Especially in the period between the end of winter and before the first big rains, it is important that everyone, whether they are visitors to a farm, employees of lodges, tourists or those living in communal areas, make sure that no fire which is lit for cooking, gets out of control and sets the veld alight. This is an enormous danger, especially on windy days.

A satellite image taken on 15 October this year shows numerous fires south and east of Rundu in north-eastern Namibia.

According to the Remote Sensing Centre, 2829.34 km² of vegetation were destroyed by fire in the Zambezi Region in the four months from June to September: of the total, 429.288 km² burned in August and 2243.50 km² in September. Numerous fires raged in Bwabwata National Park and some in the Mudumu and Nkasa Rupara national parks.

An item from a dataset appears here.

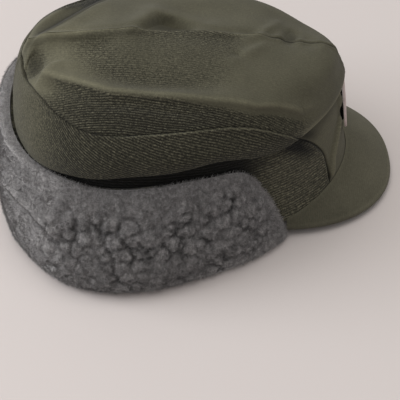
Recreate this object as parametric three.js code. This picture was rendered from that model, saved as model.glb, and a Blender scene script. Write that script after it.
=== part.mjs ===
// Winter field cap: soft two-piece crown, crescent side panels, band, visor and a pile-faced ear flap turned up.
// Millimetres. +Z is up, the visor points to -Y, the wearer's right side is -X.
// In the tables "forward" runs from the back of the cap to the visor and "side" from the middle seam outwards.
import * as THREE from 'three';

// Driving sizes
const CLOTH = 2.0;             // thickness of the wool twill walls
const GAP = 0.3;               // clearance between neighbouring pieces
const MIDDLE = -2.3;           // forward position of the middle of the whole cap
const VISOR_THICK = 2.8;       // cloth-covered board
const VISOR_FRONT = 137.5;     // forward position of the visor's tip
const VISOR_HALF_WIDTH = 69;
const VISOR_CENTRE = 52.5;      // forward position where the visor is widest
const VISOR_SQUARENESS = 2.25;
const VISOR_TIP_HEIGHT = 5.6;  // top face over the table
const VISOR_CORNER_HEIGHT = 9.0;
const VISOR_DOME = 2.2;        // how far the visor bulges between band and rim
const VISOR_END_ANGLE = 49.2;  // degrees round the band from the front
const BADGE_RADIUS = 17;
const BADGE_THICK = 2.1;
const BADGE_LEVEL = 0.53;      // part of the band's height at the badge's middle
const BADGE_LEAN = 7;          // degrees that its face leans back, less than the band does
const BADGE_TURN = 5;          // degrees that its face is turned to the wearer's right
const BACKING_RADIUS = 12.2;
const BACKING_THICK = 1.4;     // at its middle, thinner below and thicker where the band falls away
const PILE_TOP = 72.5;         // height of the flap's upper edge over the table
const COLUMNS = {crown: 8, yoke: 28, band: 24, front: 14, visor: 28, flap: 45};
const ROWS = {crown: 11, yoke: 5, band: 4, visor: 5, flap: 11};

// Rings of the crown, from the middle seam outwards and down to the lower edge.
// Each is an oval: half width, forward ends, where it is widest, heights and squareness.
const CROWN_RINGS = [
  {half: 0,    front: 80,  widest: -24, back: -111, highFront: 118, highSide: 131, highBack: 126, squareFront: 2.0, squareBack: 2.2},
  {half: 28,   front: 84,  widest: -24, back: -114, highFront: 117.5, highSide: 125, highBack: 121, squareFront: 2.2, squareBack: 2.3},
  {half: 54,   front: 90,  widest: -26, back: -117, highFront: 111.5, highSide: 117, highBack: 113, squareFront: 2.25, squareBack: 2.4},
  {half: 73,   front: 94,  widest: -32, back: -121, highFront: 101.5, highSide: 105, highBack: 102, squareFront: 1.96, squareBack: 2.5},
  {half: 83.5, front: 96.5, widest: -36, back: -125, highFront: 91, highSide: 91,  highBack: 86,  squareFront: 1.95, squareBack: 2.5},
  {half: 83,   front: 96.5, widest: -38, back: -124.5, highFront: 82, highSide: 79, highBack: 70, squareFront: 1.95, squareBack: 2.5},
];
const EDGE_RING = CROWN_RINGS.length - 1;
// Where the rolled-under edge ends on the band, as a part of the band's height.
const TUCK_LEVEL = 0.93;
const TUCK_GAP = 1.0;
// How far the crown's lower edge and the band's top stand higher at an angle from the front.
const EDGE_RISES = [
  {angle: 0,   rise: 7.0},
  {angle: 15,  rise: 6.5},
  {angle: 25,  rise: 6.0},
  {angle: 32,  rise: 4.0},
  {angle: 37,  rise: 2.0},
  {angle: 42,  rise: 0.3},
  {angle: 50,  rise: 0.0},
  {angle: 57,  rise: 1.2},
  {angle: 63,  rise: 4.5},
  {angle: 69,  rise: 7.0},
  {angle: 75,  rise: 6.6},
  {angle: 82,  rise: 5.0},
  {angle: 90,  rise: 3.2},
  {angle: 100, rise: 1.0},
  {angle: 110, rise: 0.0},
  {angle: 180, rise: 0.0},
];
const EDGE_SHARE = 0.4;        // part of that rise that reaches the ring above the edge

// The band under the crown, from its foot to its top edge.
const BAND_RINGS = [
  {half: 88, front: 103, widest: -38, back: -120, highFront: 25, highSide: 11, highBack: 12, squareFront: 2.0, squareBack: 2.5},
  {half: 77, front: 92,  widest: -38, back: -117, highFront: 84, highSide: 80, highBack: 72, squareFront: 2.0, squareBack: 2.5},
];
const FOOT_LIFT_POWER = 4;     // how late the foot rises towards the visor

// Seam between the top pieces and the crescent side panels: angle from the front, ring level.
const CRESCENT_SEAM = [
  {angle: 0,   level: 6.0},
  {angle: 39,  level: 6.0},
  {angle: 42,  level: 5.0},
  {angle: 46,  level: 4.2},
  {angle: 54,  level: 3.5},
  {angle: 64,  level: 3.05},
  {angle: 74,  level: 2.9},
  {angle: 90,  level: 2.9},
  {angle: 102, level: 2.95},
  {angle: 114, level: 2.9},
  {angle: 128, level: 2.65},
  {angle: 143, level: 2.3},
  {angle: 160, level: 2.05},
  {angle: 180, level: 1.95},
];
const YOKE_TIP_ANGLE = 40.6;

// Seam between the front panel and the side bands: part of the band's height, angle from the front.
const BAND_SEAM = [
  {level: 0.0,  angle: 26.5},
  {level: 0.25, angle: 27},
  {level: 0.45, angle: 28.5},
  {level: 0.62, angle: 31.8},
  {level: 0.76, angle: 35.6},
  {level: 0.88, angle: 39.7},
  {level: 1.0,  angle: 44},
];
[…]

In addition, many communal conservancies were affected. An area of 4232.06 km ² fell victim to the flames in the Kavango East and the Kavango West regions between June and the end of September: 816.488 km² in August and 3350.76 km² in September – an indication that this year the fires were set late.

In the Otjozondjupa region most of the fires raged in former Bushmanland. In total 2970.09 km² were charred: 757.252 km² in August and 1729.87 km² in September. In the Omaheke region a total of 467.05 km² burned: 257.325 km² in August and 203.66 km² in September. A single fire in the Oshana region destroyed 259.746 km² in August after no fires had been reported previously. An area of 15.01 km² was still burning in September. Several smaller fires to the east and north as well as in Etosha National Park destroyed a total of 33.204 km² in the course of four months, according to the report of the National Remote Sensing Centre.

Dark clouds of smoke rise from the northern bank of the Okavango River after reeds and grass have been set alight on the Angolan side. No one tries to put out such fires. Sometimes they rage for days until they burn themselves out.